Bracing for COVID-19 Litigation – What to Expect and How to Avoid It

It is widely accepted throughout the legal community that there will be a wave of COVID-19 related litigation once the immediate impact of the pandemic settles. As COVID-19 spread, employers quickly closed their offices and transitioned employees to remote working without time to plan. When the dust settles, employers should expect that they will be faced with new pandemic-related employment claims, some of which will likely be regarding pay, sick leave, workplace safety, layoffs, discrimination and accommodations.

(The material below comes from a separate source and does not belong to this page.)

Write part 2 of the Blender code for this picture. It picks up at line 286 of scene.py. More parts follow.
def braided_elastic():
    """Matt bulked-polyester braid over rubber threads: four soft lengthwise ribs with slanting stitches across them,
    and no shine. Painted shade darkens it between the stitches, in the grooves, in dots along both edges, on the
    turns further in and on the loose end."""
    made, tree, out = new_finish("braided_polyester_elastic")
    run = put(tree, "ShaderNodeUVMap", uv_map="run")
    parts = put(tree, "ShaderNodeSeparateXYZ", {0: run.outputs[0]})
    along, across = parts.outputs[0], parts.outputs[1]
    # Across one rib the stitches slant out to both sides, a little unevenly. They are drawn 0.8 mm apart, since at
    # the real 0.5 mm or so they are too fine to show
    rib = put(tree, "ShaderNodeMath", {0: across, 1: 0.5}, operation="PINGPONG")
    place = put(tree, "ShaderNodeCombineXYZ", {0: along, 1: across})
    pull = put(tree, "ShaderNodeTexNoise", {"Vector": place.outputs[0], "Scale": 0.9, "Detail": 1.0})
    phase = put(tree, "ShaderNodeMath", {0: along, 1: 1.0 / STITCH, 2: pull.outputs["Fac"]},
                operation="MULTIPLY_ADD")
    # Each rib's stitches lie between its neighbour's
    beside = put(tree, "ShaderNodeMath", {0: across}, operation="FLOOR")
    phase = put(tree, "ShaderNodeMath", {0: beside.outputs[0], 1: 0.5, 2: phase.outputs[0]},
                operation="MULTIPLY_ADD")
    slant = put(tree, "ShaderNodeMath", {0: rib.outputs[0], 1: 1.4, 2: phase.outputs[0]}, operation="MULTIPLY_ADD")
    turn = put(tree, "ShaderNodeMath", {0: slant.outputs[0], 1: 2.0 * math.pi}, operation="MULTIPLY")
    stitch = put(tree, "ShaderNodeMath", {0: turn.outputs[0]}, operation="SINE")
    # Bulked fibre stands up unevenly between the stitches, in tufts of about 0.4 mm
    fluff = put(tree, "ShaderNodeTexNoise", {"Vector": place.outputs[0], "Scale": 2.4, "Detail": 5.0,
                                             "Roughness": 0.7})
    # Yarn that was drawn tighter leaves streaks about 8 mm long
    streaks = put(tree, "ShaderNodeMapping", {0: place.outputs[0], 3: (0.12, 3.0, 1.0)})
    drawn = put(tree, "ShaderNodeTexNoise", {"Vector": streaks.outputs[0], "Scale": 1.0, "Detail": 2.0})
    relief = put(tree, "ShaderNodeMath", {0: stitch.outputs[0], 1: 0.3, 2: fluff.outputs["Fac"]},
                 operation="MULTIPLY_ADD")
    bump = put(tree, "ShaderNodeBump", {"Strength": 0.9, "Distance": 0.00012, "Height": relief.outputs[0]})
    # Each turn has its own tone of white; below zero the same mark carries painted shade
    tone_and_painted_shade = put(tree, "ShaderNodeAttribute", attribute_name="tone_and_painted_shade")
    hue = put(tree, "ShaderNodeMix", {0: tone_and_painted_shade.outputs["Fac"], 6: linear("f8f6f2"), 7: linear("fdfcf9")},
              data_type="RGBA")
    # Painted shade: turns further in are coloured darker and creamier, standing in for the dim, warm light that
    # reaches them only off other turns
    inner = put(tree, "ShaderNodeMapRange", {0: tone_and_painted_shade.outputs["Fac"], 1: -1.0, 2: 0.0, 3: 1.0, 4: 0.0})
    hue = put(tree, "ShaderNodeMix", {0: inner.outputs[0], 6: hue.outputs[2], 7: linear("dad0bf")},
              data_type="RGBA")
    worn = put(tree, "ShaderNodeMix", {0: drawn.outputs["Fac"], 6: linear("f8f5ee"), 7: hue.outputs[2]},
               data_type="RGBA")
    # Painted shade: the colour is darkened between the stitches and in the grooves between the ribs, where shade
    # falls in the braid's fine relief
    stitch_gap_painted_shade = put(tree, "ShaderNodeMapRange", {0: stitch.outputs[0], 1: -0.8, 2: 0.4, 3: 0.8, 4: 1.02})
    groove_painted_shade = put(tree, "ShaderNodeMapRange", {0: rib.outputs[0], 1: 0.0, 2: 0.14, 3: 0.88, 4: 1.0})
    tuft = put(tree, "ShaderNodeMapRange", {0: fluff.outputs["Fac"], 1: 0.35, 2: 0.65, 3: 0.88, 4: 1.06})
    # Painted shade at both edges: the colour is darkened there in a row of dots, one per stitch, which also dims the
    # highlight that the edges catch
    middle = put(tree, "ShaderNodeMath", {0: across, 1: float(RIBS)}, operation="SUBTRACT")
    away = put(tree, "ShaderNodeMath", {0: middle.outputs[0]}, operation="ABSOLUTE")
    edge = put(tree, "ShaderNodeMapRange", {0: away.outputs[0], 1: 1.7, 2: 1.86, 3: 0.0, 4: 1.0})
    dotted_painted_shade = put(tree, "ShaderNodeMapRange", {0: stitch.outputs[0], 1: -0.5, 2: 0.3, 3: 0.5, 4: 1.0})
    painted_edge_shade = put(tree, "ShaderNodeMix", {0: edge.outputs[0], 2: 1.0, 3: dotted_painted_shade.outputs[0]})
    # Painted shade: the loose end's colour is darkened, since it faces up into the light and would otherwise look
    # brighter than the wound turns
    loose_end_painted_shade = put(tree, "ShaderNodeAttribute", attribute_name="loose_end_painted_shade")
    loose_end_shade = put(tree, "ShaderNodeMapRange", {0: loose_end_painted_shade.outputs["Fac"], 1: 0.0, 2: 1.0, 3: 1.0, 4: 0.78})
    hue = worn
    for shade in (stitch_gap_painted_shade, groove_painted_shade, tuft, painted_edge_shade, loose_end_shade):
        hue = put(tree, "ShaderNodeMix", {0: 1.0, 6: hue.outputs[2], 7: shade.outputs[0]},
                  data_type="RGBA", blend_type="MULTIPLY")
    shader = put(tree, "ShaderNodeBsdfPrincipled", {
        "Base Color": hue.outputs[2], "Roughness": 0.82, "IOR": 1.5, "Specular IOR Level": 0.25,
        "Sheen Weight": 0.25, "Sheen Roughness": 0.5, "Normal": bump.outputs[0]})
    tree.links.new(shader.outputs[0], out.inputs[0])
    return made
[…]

The sudden closure of essential businesses forced many employees to work remotely on little notice. This rapid change made it more difficult for employers to track the number of hours employees worked and to ensure that employees were working when they were supposed to, taking the required breaks and not working overtime. This will likely expose employers to costly litigation, including potential class action lawsuits, alleging violations of both federal and state wage and hours laws for failure to provide mandated breaks and overtime pay for non-exempt employees. Also, remote work may have required some employees to buy equipment or use personal devices for work, and the employer may be required to reimburse employees for such items. The Fair Labor Standards Act prohibits employers from requiring employees to pay for items that are business expenses of the employer if doing so reduces the employee’s earnings below the minimum wage.

The Families First Coronavirus Response Act (“FFCRA”) requires private employers with fewer than 500 employees to provide their employees with paid sick leave or expanded family and medical leave for specified reasons related to COVID-19, including up to two weeks (80 hours) of paid sick leave at the employee’s regular rate of pay when the employee is unable to work because the employee is quarantined and/or experiencing COVID-19 symptoms and seeking a medical diagnosis. These provisions apply through December 31, 2020. As the pandemic continues, it is likely that employers will face suits alleging breach of the FFCRA. Employers need to determine who is eligible for leave pursuant to the FFCRA, provide employees with the proper leave, if appropriate, and avoid making employment decisions that could be deemed as retaliatory for an employee’s use of leave permitted by the FFCRA.

Safety is a top priority as non-essential businesses re-open across the country. The Occupational Safety and Health Act’s general duty clause requires employers to furnish a place of employment free from recognized hazards that are causing or are likely to cause death or serious physical harm to employees. As employees are brought back to work in an office setting, the Occupational Safety and Health Administration is likely to see an increase in the number of employee-filed claims for violations of the general duty clause and employers are likely to see claims for workers’ compensation, alleging COVID-19 was contracted on the job. Wage laws also generally require employees to be paid for all hours worked. If an employee spends extra time waiting for a temperature check or cleaning personal protective equipment as he or she is brought back to work in an office, employers should expect to see wage claims if employees are not paid for that time.

It is also expected that employers who chose to downsize after the pandemic will see an array of discrimination-based claims when deciding which employees to let go and which to bring back. One of the most anticipated difficulties is that as offices re-open and recall employees, some employees will be reluctant to return. If an employee has a condition which makes him or her more susceptible to COVID-19, it may invite claims for breach of state or federal disability laws. For example, under the Americans with Disabilities Act, a worker with an underlying medical condition may ask that he or she be allowed to continue to work remotely. These cases, if not handled properly, are likely to result in increased litigation. Employers are also facing “wrongful retention” lawsuits. Some employees prefer to be laid off because of the increased benefits available through unemployment assistance programs. As a result, employees are filing claims for “wrongful retention” – that similarly situated employees not in a protected class were laid off, while the employee asserting the claim in a protected class was required to report to work.

There is no doubt that employers will face COVID-19 related issues and claims filed by employees as time goes on. Employers should consult with counsel prior to making COVID-19 related employment decisions.